* TASK STATEMENT: Starting from the line that contains "clear_scene()", copy every line exactly until the line that contains "obj.data.transform(world)", which is also included.

* GIVEN INFORMATION:
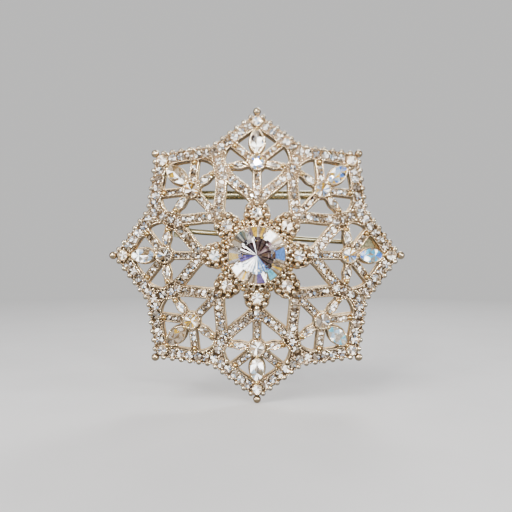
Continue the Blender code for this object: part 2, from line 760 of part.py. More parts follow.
def catch_roller(line, reach):
    """The roller that turns in the housing, with a lever on the end that stands out of it."""
    start = -HOUSING_LENGTH / 2 - ROLLER_OVERHANG
    end = start + ROLLER_LENGTH
    outline = slotted_ring(ROLLER_RADIUS, ROLLER_BORE, CATCH_SLOT)
    barrel = along(plate("catch_roller", [outline], start, end))
    roller = add_object("catch_roller", barrel, BRASSY, line, (reach, 0, -PIVOT_DEPTH))
    middle = (ROLLER_RADIUS + ROLLER_BORE) / 2
    outline = rectangle(middle, LEVER_REACH, -LEVER_THICKNESS / 2, LEVER_THICKNESS / 2)
    mesh = along(plate("lever", [outline], HOUSING_LENGTH / 2 + LEVER_SIDE_GAP, end))
    moved(mesh, Matrix.Rotation(LEVER_ANGLE, 4, "X"))
    helper = new_collection("lever_members", helper=True)
    add_object("lever", mesh, None, line, (reach, 0, -PIVOT_DEPTH), collection=helper)
    boolean(roller, helper, "UNION")


clear_scene()
PARTS = new_collection("brooch")
PLATED = material("champagne_plate", (0.86, 0.74, 0.56), 0.22, 1.0)
BRASSY = material("olive_gold", (0.72, 0.58, 0.32), 0.3, 1.0)
STEEL = material("pin_steel", (0.74, 0.68, 0.56), 0.25, 1.0)
CRYSTAL = material("aurora_crystal", (0.80, 0.86, 0.98), 0.03, 0.0)
CLEAR = material("clear_crystal", (0.93, 0.91, 0.92), 0.03, 0.0)
UPRIGHT = bpy.data.objects.new("upright", None)
PARTS.objects.link(UPRIGHT)
UPRIGHT.rotation_euler.x = math.pi / 2
star_frame()
add_stones()
center_cup()
bail_tube()
PIN_LINE, CATCH_REACH = pin_line()
pin_joint(PIN_LINE)
hinge_rivet(PIN_LINE)
pin_stem(PIN_LINE, CATCH_REACH)
catch_base(PIN_LINE, CATCH_REACH)
catch_roller(PIN_LINE, CATCH_REACH)
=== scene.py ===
import json
import math
import random
from collections import defaultdict, namedtuple

import bmesh
import bpy
import numpy as np
from mathutils import Matrix, Vector


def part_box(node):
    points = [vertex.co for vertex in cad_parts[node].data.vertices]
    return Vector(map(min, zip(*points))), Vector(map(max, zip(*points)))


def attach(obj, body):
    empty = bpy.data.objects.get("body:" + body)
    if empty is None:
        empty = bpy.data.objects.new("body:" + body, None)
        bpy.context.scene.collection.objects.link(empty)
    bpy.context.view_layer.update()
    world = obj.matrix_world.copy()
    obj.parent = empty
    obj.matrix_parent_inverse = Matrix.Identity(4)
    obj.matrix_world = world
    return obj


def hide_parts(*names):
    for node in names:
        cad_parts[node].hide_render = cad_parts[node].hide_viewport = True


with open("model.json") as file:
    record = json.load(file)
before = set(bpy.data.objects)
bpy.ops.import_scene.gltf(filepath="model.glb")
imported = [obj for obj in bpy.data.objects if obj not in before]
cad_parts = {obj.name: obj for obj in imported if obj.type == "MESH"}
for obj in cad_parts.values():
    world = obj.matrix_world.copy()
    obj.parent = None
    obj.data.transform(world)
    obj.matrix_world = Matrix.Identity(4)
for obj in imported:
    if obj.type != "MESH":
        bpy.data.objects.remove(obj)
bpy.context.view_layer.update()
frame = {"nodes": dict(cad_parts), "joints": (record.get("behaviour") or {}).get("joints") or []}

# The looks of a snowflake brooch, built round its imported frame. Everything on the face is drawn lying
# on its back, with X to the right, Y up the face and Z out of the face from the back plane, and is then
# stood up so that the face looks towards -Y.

MM = 0.001
POINTS = 8
SECTOR = math.tau / POINTS
VALLEY = SECTOR / 2
UPRIGHT = Matrix.Rotation(math.pi / 2, 4, "X")
DICE = random.Random(8)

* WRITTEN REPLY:
clear_scene()
PARTS = new_collection("brooch")
PLATED = material("champagne_plate", (0.86, 0.74, 0.56), 0.22, 1.0)
BRASSY = material("olive_gold", (0.72, 0.58, 0.32), 0.3, 1.0)
STEEL = material("pin_steel", (0.74, 0.68, 0.56), 0.25, 1.0)
CRYSTAL = material("aurora_crystal", (0.80, 0.86, 0.98), 0.03, 0.0)
CLEAR = material("clear_crystal", (0.93, 0.91, 0.92), 0.03, 0.0)
UPRIGHT = bpy.data.objects.new("upright", None)
PARTS.objects.link(UPRIGHT)
UPRIGHT.rotation_euler.x = math.pi / 2
star_frame()
add_stones()
center_cup()
bail_tube()
PIN_LINE, CATCH_REACH = pin_line()
pin_joint(PIN_LINE)
hinge_rivet(PIN_LINE)
pin_stem(PIN_LINE, CATCH_REACH)
catch_base(PIN_LINE, CATCH_REACH)
catch_roller(PIN_LINE, CATCH_REACH)
=== scene.py ===
import json
import math
import random
from collections import defaultdict, namedtuple

import bmesh
import bpy
import numpy as np
from mathutils import Matrix, Vector


def part_box(node):
    points = [vertex.co for vertex in cad_parts[node].data.vertices]
    return Vector(map(min, zip(*points))), Vector(map(max, zip(*points)))


def attach(obj, body):
    empty = bpy.data.objects.get("body:" + body)
    if empty is None:
        empty = bpy.data.objects.new("body:" + body, None)
        bpy.context.scene.collection.objects.link(empty)
    bpy.context.view_layer.update()
    world = obj.matrix_world.copy()
    obj.parent = empty
    obj.matrix_parent_inverse = Matrix.Identity(4)
    obj.matrix_world = world
    return obj


def hide_parts(*names):
    for node in names:
        cad_parts[node].hide_render = cad_parts[node].hide_viewport = True


with open("model.json") as file:
    record = json.load(file)
before = set(bpy.data.objects)
bpy.ops.import_scene.gltf(filepath="model.glb")
imported = [obj for obj in bpy.data.objects if obj not in before]
cad_parts = {obj.name: obj for obj in imported if obj.type == "MESH"}
for obj in cad_parts.values():
    world = obj.matrix_world.copy()
    obj.parent = None
    obj.data.transform(world)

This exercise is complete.